Why did LINEAR break up?

At present it is not known exactly what caused LINEAR to break up. Several theories have been proposed for why they break up, and we can look at these individually:

The comet was hit by a small asteroid: This is an interesting idea, but there is no evidence for it. LINEAR was exhibiting outbursts (including fragments coming off the nucleus) for two months before the final breakup. These precursors suggest that other mechanisms were responsible for these events.
A thermal wave propagated into the interior: In this scenario, heat from the sun propagates into the interior, heating a pocket of volatile material, which caused pressure to build up inside the nucleus until it was evetually blown apart. Again, this is unlikely because of the precursor outbursts and the fact that the comet seemed to unravel rather than exploding.
Rapid rotation caused LINEAR to Spin apart: If the nucleus were spinning fast enough, then centripetal acceleration could cause it to come apart. We don't have any solid evidence for the rotation period of the comet (other than our constraint of less than 12 hours), so this mechanism can't be rejected offhand. However, the rotation rate would have to be extremely fast for it to cause the total disruption of the nucleus (a period of less than an hour). This rapid a rotation is difficult to accept, because of the fragment seen breaking off in early July. If a piece breaks off the nucleus, it takes angular momentum with it, thus causing the nucleus to slow down.

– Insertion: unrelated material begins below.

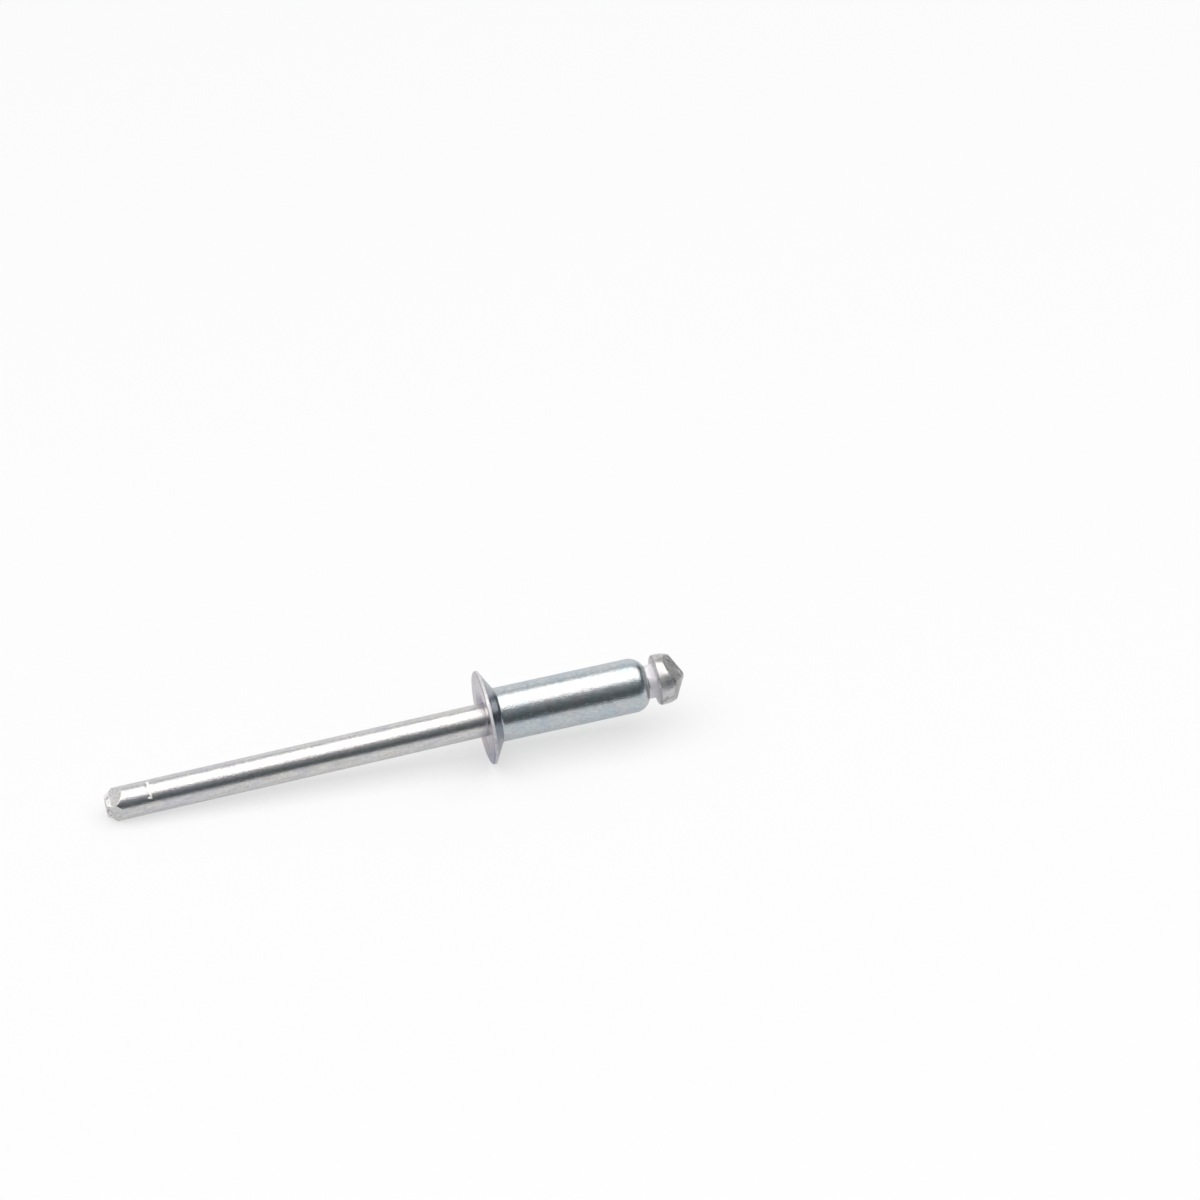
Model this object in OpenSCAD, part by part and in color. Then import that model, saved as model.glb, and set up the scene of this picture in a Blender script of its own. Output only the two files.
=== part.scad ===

The nucleus ran out of ices: This seems to be the most likely explanation, but it does not explain why LINEAR is different from other comets in that respect. It is generally believed that ices act as the glue that holds the components in a nucleus together. LINEAR had little ice compared to the amount of dust, and once the ice was vaporized, there was nothing left to hold the comet together. This raises the question of why more comets are not observed to disintegrate. Is LINEAR different from other comets, or are all comets essentially the same and others just need a few more passes around the sun before they come apart?